Hi hail team!
My understanding is that repartitioning a Table on read (hl.read_table(path, _n_partitions=n_partitions)
) is better than running ht.repartition(n_partitions)
. However, I’ve noticed that repartitioning a Table on read isn’t increasing the number of partitions in an input Table to the desired number, but running ht.repartition()
correctly increases the number of partitions.
For example:
This is the schema of the input Table
----------------------------------------
File Type: Table
Partitions: 4906
Rows: 100
Empty partitions: 4806
Min(rows/partition): 0
Max(rows/partition): 1
Median(rows/partition): 0.0
Mean(rows/partition): 0
StdDev(rows/partition): 0
----------------------------------------
Global fields:
'min_window_size': int32
----------------------------------------
Row fields:
'transcript': str
'total_oe': float64
'max_idx': int32
'transcript_start': int32
'transcript_end': int32
'cum_obs': array<int64>
'cum_exp': array<float64>
'positions': array<int32>
'list_len': int32
----------------------------------------
Key: ['transcript']
----------------------------------------
and this is the code I’m running:
ht = hl.read_table('gs://gnomad-tmp/kc/test_100_over5k.ht')
split_window_size = 500
ht = ht.filter(ht.transcript == 'ENST00000217939')
ht = ht.annotate(
start_idx=hl.flatmap(
lambda i: hl.map(
lambda j: hl.struct(i_start=i, j_start=j),
hl.range(0, ht.list_len, split_window_size),
),
hl.range(0, ht.list_len, split_window_size),
)
)
ht = ht.explode("start_idx")
ht = ht.annotate(i=ht.start_idx.i_start, j=ht.start_idx.j_start)

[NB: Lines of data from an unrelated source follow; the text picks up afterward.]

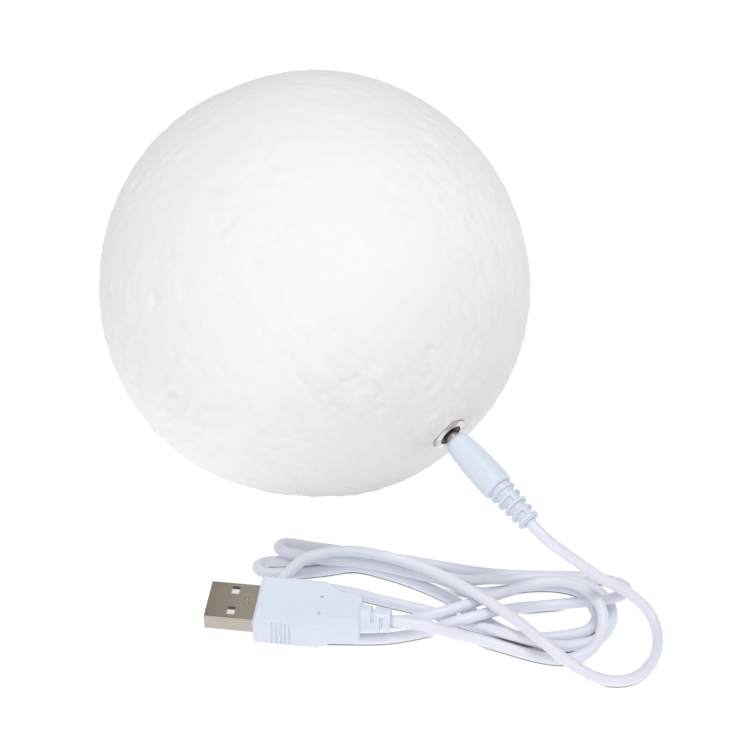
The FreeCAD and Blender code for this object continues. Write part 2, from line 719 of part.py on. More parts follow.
def cord_corners():
    """The route's corners, from the face of one strain relief to the face of the other.

    The first and last corners are brought onto the lines of the two plugs, so that the
    cord leaves both square to their faces.
    """
    start = LAMP.multVec(Vec(0, 0, size(f"{TAIL} + relief_length")))
    finish = USB.multVec(Vec(size("usb_reach + usb_grip_length + usb_relief_length"), 0, 0))
    corners = [Vec(*corner) for corner in CORD_ROUTE]
    for place, face, way in ((0, start, LAMP.Rotation.multVec(Vec(0, 0, 1))),
                             (-1, finish, USB.Rotation.multVec(Vec(1, 0, 0)))):
        corners[place] = face + way * (corners[place] - face).dot(way)
    return [start] + corners + [finish]


def runs_and_arcs(corners):
    """Straight runs joined by tangent arcs, and the bend radius at each corner."""
    edges, radii, last = [], [], corners[0]
    for before, here, after in zip(corners, corners[1:], corners[2:]):
        back, ahead = before - here, after - here
        reach = ARC_SHARE * min(back.Length, ahead.Length)
        half_turn = (math.pi - back.getAngle(ahead)) / 2
        radius = reach / math.tan(half_turn)
        back.normalize()
        ahead.normalize()
        enter, leave = here + back * reach, here + ahead * reach
        middle = (back + ahead).normalize()
        top = here + middle * (radius / math.cos(half_turn) - radius)
        edges += [Part.LineSegment(last, enter).toShape(), Part.Arc(enter, top, leave).toShape()]
        radii.append(radius)
        last = leave
    edges.append(Part.LineSegment(last, corners[-1]).toShape())
    return edges, radii


def sweep(edges):
    """Round tube along tangent edges, checked against section times length."""
    wire = Part.Wire(edges)
    first = edges[0]
    radius = size("cord_diameter") / 2
    start = first.valueAt(first.FirstParameter)
    ring = Part.Wire([Part.makeCircle(radius, start, first.tangentAt(first.FirstParameter))])
    tube = wire.makePipeShell([ring], True, False)
    expected = math.pi * radius ** 2 * wire.Length
    print(f"  tube {wire.Length:.1f} mm long, volume {tube.Volume:.1f} against {expected:.1f}")
    if abs(tube.Volume / expected - 1) > 0.01:
        raise RuntimeError("the cord's tube has the wrong volume")
    return tube


def least_gap(edges):
    """Smallest clear space between two stretches of the cord that aren't neighbours."""
    step = 0.7
    wire_points = []
    for edge in edges:
        count = max(2, int(edge.Length / step) + 1)
        wire_points += edge.discretize(count)[:-1]
    length_apart = 4 * size("cord_diameter")
    skip = int(length_apart / step)
    cell = 2 * size("cord_diameter")
    grid = {}
    for number, point in enumerate(wire_points):
        grid.setdefault((int(point.x // cell), int(point.y // cell)), []).append(number)
    best = (1e9, None, None)
    for number, point in enumerate(wire_points):
        column, line = int(point.x // cell), int(point.y // cell)
        for near in ((column + i, line + j) for i in (-1, 0, 1) for j in (-1, 0, 1)):
            for other in grid.get(near, ()):
                if other - number > skip:
                    distance = (wire_points[other] - point).Length
                    if distance < best[0]:
                        best = (distance, point, wire_points[other])
    return best[0] - size("cord_diameter"), best[1], best[2]


def make_cord():
    """The stretch that moves with the plug at the lamp, and the loops on the table."""
    edges, radii = runs_and_arcs(cord_corners())
    print("cord bend radii:", " ".join(f"{radius:.1f}" for radius in radii))
    gap, here, there = least_gap(edges)
    print(f"cord: {sum(edge.Length for edge in edges):.1f} mm, least gap to itself {gap:.2f} mm "
          f"at {here.x:.0f},{here.y:.0f},{here.z:.1f} and {there.x:.0f},{there.y:.0f},{there.z:.1f}")
    cut_edge = edges[2 * LEAD_RUNS]
    ends = [cut_edge.valueAt(cut_edge.FirstParameter), cut_edge.valueAt(cut_edge.LastParameter)]
    along = (ends[1] - ends[0]).normalize() * (size("cord_joint_gap") / 2)
    middle = (ends[0] + ends[1]) / 2
    lead = edges[:2 * LEAD_RUNS] + [Part.LineSegment(ends[0], middle - along).toShape()]
    loops = [Part.LineSegment(middle + along, ends[1]).toShape()] + edges[2 * LEAD_RUNS + 1:]
    pieces = []
    for name, part_edges in (("cord_lead_tube", lead), ("cord_loops_tube", loops)):
        item = doc.addObject("Part::Feature", name)
        item.Shape = sweep(part_edges)
        pieces.append(item)
    return pieces


# ---------------------------------------------------------------------------- USB plug
def rounded_bar(name, length, width, height, corner, x):
    """Bar along X, centred on the line, with its long edges rounded."""
    bar = box(name + "_blank", length, width, height, USB, x=x, z=f"-({height})/2")
    doc.recompute()
    edges = [number for number, edge in enumerate(bar.Shape.Edges, start=1)
             if abs(edge.Length - size(length)) < 1e-4]
    item = doc.addObject("Part::Fillet", name)
    item.Base = bar
    item.Edges = [(number, size(corner), size(corner)) for number in edges]
    return item


def make_usb_shell():
    outer = rounded_bar("shell_outer", "usb_reach + usb_root", "usb_width", "usb_height", "usb_corner", "0")
    inner = rounded_bar("shell_inner", "usb_reach + usb_root + 2", "usb_width - 2*usb_wall",
                        "usb_height - 2*usb_wall", "usb_corner - usb_wall/2", "-1")
    windows = [box(f"window_{name}", "window_along", "window_across", "usb_height + 2", USB,
                   x="window_place - window_along/2", y=f"{side}*window_spread", z="-usb_height/2 - 1")
               for name, side in (("left", -1), ("right", 1))]
    return cut("shell_piece", outer, inner, *windows)


TONGUE_FLOOR = "(usb_height/2 - usb_wall - tongue_thickness)"


def make_usb_tongue():
    return box("tongue_blank", "usb_reach + usb_root - tongue_setback", "usb_width - 2*usb_wall - tongue_play",
               "tongue_thickness", USB, x="tongue_setback", z=TONGUE_FLOOR)


def make_usb_contacts():
    contacts = []
    for number, place in enumerate((-1.4, -0.4, 0.4, 1.4)):
        longer = "1" if abs(place) > 1 else "0"
        contacts.append(box(f"contact_{number}", f"contact_length + {longer}", "contact_width",
                            "contact_thickness", USB, x=f"tongue_setback + 1.6 - {longer}",
                            y=f"{place}*contact_pitch", z=f"{TONGUE_FLOOR} - contact_thickness"))
    return group("contacts_group", contacts)


def make_usb_grip():
    """Moulded grip: a wide front, shoulders that curve in, and a narrow neck."""
    body = doc.addObject("PartDesign::Body", "usb_grip_body")
    wide, neck = "usb_grip_width/2", "usb_neck_width/2"
    front, shoulder = "usb_reach", "(usb_reach + usb_shoulder)"
    start, back = "(usb_reach + usb_neck_start)", "(usb_reach + usb_grip_length)"
    bend = []
    for share in (0.25, 0.5, 0.75):
        drop = 0.5 - 0.5 * math.cos(math.pi * share)
        bend.append((f"{shoulder} + {share}*({start} - {shoulder})", f"{wide} - {drop}*({wide} - {neck})"))
    half = [(front, wide), (shoulder, wide)] + bend + [(start, neck), (back, neck)]
    mirror = [(x, f"-({y})") for x, y in reversed(half)]
    sketch = outline(body, "usb_grip_outline", "XY_Plane", half + mirror)
    pad = body.newObject("PartDesign::Pad", "usb_grip_pad")
    pad.Profile = sketch
    pad.setExpression("Length", link("usb_grip_height"))
    pad.Midplane = True
    doc.recompute()
    edges = []
    for number, edge in enumerate(pad.Shape.Edges, start=1):
        along_top = abs(abs(edge.CenterOfMass.z) - size("usb_grip_height/2")) < 1e-4
        upright = abs(edge.CenterOfMass.z) < 1e-4
        corner = upright and (abs(edge.CenterOfMass.x - size(front)) < 1e-4
                              or abs(edge.CenterOfMass.x - size(back)) < 1e-4)
        if along_top or corner:
            edges.append(f"Edge{number}")
    rounded = body.newObject("PartDesign::Fillet", "usb_grip_fillet")
    rounded.Base = (pad, edges)
    rounded.setExpression("Radius", link("usb_grip_round"))
    body.Placement = USB
    doc.recompute()
    seat = box("usb_seat", "usb_root + 1", "usb_width", "usb_height", USB, x="usb_reach - 1",
               z="-usb_height/2")
    grooves = []
    for number in range(int(size("usb_groove_count"))):
        for name, side in (("left", -1), ("right", 1)):
            grooves.append(box(
                f"groove_{name}_{number}", "usb_groove_width", "2*usb_groove_depth", "usb_grip_height + 2",
                USB, x=f"usb_reach + usb_groove_place + {number}*usb_groove_pitch",
                y=f"{side}*{wide}", z="-usb_grip_height/2 - 1"))
    dimples = [cylinder(f"dimple_{name}", "dimple_radius", "dimple_depth + 1",
                        shifted(USB, size("usb_reach + dimple_place"), side * size("dimple_spread"),
                                size("usb_grip_height/2 - dimple_depth")))
               for name, side in (("left", -1), ("right", 1))]
    return cut("usb_grip_piece", body, seat, *grooves, *dimples)


def make_usb_relief():
    """Short sleeve, slotted from either side in turn, with a round core."""
    start = "(usb_reach + usb_grip_length)"
    core = cylinder("relief_core", "usb_relief_floor", "usb_relief_length",
                    shifted(USB, x=size(start), turn=ALONG_X))
    sleeve = turned("relief_sleeve", [
        ("0", start),
        ("usb_relief_radius", start),
        ("usb_relief_radius", f"{start} + 0.92*usb_relief_length"),
        ("usb_relief_radius - 0.5", f"{start} + usb_relief_length"),
        ("0", f"{start} + usb_relief_length"),
    ], shifted(USB, turn=ALONG_X))
    slots = []
    for number, share in enumerate((0.16, 0.36, 0.56, 0.76)):
        side = 1 if number % 2 else -1
        slots.append(box(f"relief_slot_{number}", "usb_slot_width", "2*usb_relief_radius",
                         "2*usb_relief_radius + 2", USB,
                         x=f"{start} + {share}*usb_relief_length - usb_slot_width/2",
                         y=f"{side}*(usb_relief_radius - usb_slot_spine)", z="-usb_relief_radius - 1"))
    return fuse("relief_piece", core, cut("relief_slotted", sleeve, *slots))


# ------------------------------------------------------------------------- all sub-parts
node("moon_globe", make_globe())
node("bottom_cap", make_cap())
node("touch_ring", make_touch_ring())
node("ring_nut", make_ring_nut())
node("touch_lug", make_touch_lug())
node("jack_housing", make_jack_housing())
node("jack_pin", make_jack_pin())
node("jack_tags", make_jack_tags())
node("module_cup", make_cup())
node("cup_screws", make_screws("cup_screw", FLANGE_BACK, "flange_thickness + screw_reach",
                               list(around(size("screw_count"), size("screw_circle"), size("screw_turn")))))
node("control_board", make_control_board())
node("board_chips", make_board_chips())
node("battery_cell", make_battery_cell())
node("battery_pad", make_battery_pad())
node("battery_leads", make_battery_leads())
node("touch_wire", make_touch_wire())
node("light_board", make_light_board())
node("lights", make_lights())
node("light_screws", make_screws("light_screw", "cup_bottom - light_board_thickness",
                                 "light_board_thickness + cup_wall",
                                 list(around(2, size("light_screw_circle")))))
node("light_wires", make_light_wires())
node("plug_grip", make_plug_grip())
node("plug_barrel", make_tube("barrel_body", "barrel_radius", "barrel_wall", "0"))
node("plug_insulator", make_tube("insulator_body", "(barrel_radius - barrel_wall)", "insulator_wall", "0.3"))
node("plug_contact", make_tube("plug_contact_body", "(barrel_radius - barrel_wall - insulator_wall)",
                               "contact_wall", "0.3"))
node("plug_strain_relief", make_plug_relief())
lead, loops = make_cord()
node("cord_lead", lead)
node("cord_loops", loops)
node("usb_shell", make_usb_shell())
node("usb_tongue", make_usb_tongue())
node("usb_contacts", make_usb_contacts())
node("usb_grip", make_usb_grip())
node("usb_strain_relief", make_usb_relief())

doc.recompute()
faults = [item.Name for item in doc.Objects if "Invalid" in item.State or "Error" in item.State]
if faults:
    raise RuntimeError("these objects failed: " + ", ".join(faults))
for name, item in NODES.items():
    shape = item.Shape
    if shape.isNull() or not shape.isValid() or not shape.Solids:
        raise RuntimeError(f"{name} has no valid solid")

os.makedirs("parts", exist_ok=True)
for name, item in NODES.items():
    item.Shape.exportStep(f"parts/{name}.step")
    print(f"{name}: {len(item.Shape.Solids)} solid(s), {item.Shape.Volume:.1f} mm3")
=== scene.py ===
"""Moon lamp: a cratered white globe with a touch ring, its charging plug, cord and USB plug.

Everything is in metres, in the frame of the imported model: the origin is on the table
below the globe's centre, +Z is up and the cord lies on the -Y side.
"""
import json
import math

import bmesh
import bpy
import numpy as np
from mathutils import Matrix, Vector


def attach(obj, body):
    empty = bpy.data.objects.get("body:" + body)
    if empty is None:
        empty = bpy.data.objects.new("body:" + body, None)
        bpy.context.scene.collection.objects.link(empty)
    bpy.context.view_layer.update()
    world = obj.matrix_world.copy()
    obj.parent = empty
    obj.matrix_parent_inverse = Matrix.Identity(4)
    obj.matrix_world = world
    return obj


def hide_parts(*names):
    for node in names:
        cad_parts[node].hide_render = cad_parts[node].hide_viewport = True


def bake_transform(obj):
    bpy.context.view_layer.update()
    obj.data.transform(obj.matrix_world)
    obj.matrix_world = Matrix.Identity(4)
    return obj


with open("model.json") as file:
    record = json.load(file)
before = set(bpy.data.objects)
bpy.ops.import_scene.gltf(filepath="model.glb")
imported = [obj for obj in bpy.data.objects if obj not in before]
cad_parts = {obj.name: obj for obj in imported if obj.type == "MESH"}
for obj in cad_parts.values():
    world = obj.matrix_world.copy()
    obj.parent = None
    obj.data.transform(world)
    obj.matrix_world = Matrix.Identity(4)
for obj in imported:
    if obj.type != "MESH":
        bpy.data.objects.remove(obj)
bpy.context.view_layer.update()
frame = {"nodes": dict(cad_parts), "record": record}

MM = 0.001

# --------------------------------------------------------------- sizes shared with CAD
GLOBE_RADIUS = 55.0 * MM
GLOBE_WALL = 2.8 * MM
GLOBE_CENTRE = np.array([0.0, 0.0, 54.0]) * MM
CAP_EDGE = math.radians(32.1)    # the cap's edge, as an angle from the jack's line
JACK_TURN = math.radians(39.5)
JACK_DIP = math.radians(15.0)
RING_RECESS = 4.75 * MM
CORD_DIAMETER = 2.8 * MM
USB_TURN = math.radians(-7.0)
USB_OPENING = np.array([-25.4, -67.3, 7.1]) * MM

JACK_WAY = np.array([math.sin(JACK_TURN) * math.cos(JACK_DIP),
                     -math.cos(JACK_TURN) * math.cos(JACK_DIP),
                     -math.sin(JACK_DIP)])
JACK_SIDE = np.array([math.cos(JACK_TURN), math.sin(JACK_TURN), 0.0])
JACK_UP = np.cross(JACK_WAY, JACK_SIDE)
USB_AXIS = np.array([math.cos(USB_TURN), math.sin(USB_TURN), 0.0])
USB_ACROSS = np.array([-math.sin(USB_TURN), math.cos(USB_TURN), 0.0])

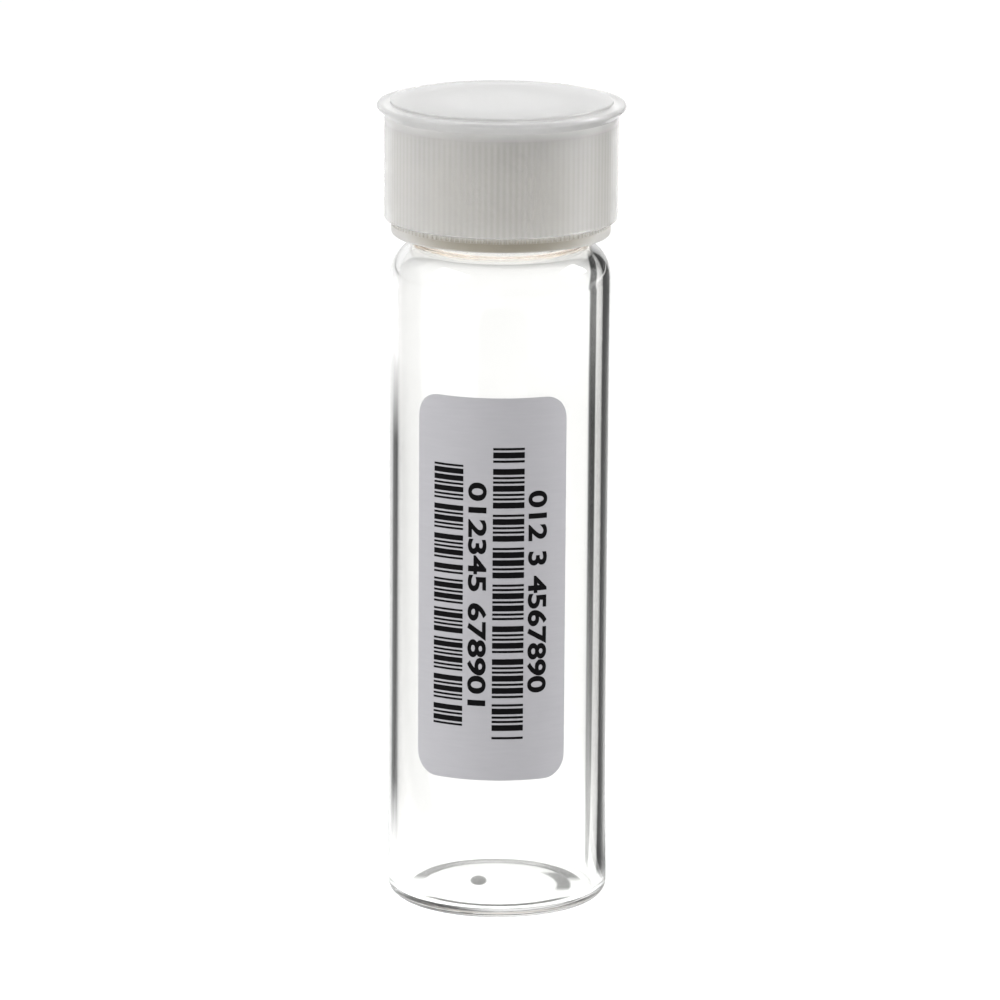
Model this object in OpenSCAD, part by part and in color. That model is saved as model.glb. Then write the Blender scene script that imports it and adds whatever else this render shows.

ht = ht._key_by_assert_sorted("transcript", "i", "j")
ht = ht.filter(ht.j >= ht.i)
ht = ht.annotate(
i_max_idx=hl.min(ht.i + 500, ht.list_len - 1),
j_max_idx=hl.min(ht.j + 500, ht.list_len - 1),
)
ht = ht.annotate(
start_idx=ht.start_idx.annotate(
j_start=hl.if_else(
ht.start_idx.i_start == ht.start_idx.j_start,
ht.start_idx.j_start + 1,
ht.start_idx.j_start,
),
),
)
n_rows = ht.count()
print(n_rows)
the print statement here prints 120.
Running
ht.write('gs://gnomad-tmp/kc/mxra5_rep_on_read_test.ht', overwrite=True)
ht = hl.read_table('gs://gnomad-tmp/kc/mxra5_rep_on_read_test.ht', _n_partitions=n_rows)
ht.n_partitions()
prints 20
.
However, running
ht = ht.repartition(n_rows)
ht = ht.checkpoint('gs://gnomad-tmp/kc/mxra5_repart_test.ht', overwrite=True)
ht.n_partitions()
prints 120
.
Is there a reason why repartitioning the table on read is only repartitioning this table to 20 partitions? I’d appreciate any insight – thanks in advance!
Edit – here’s the hail log:
repartition_test.log (1.1 MB)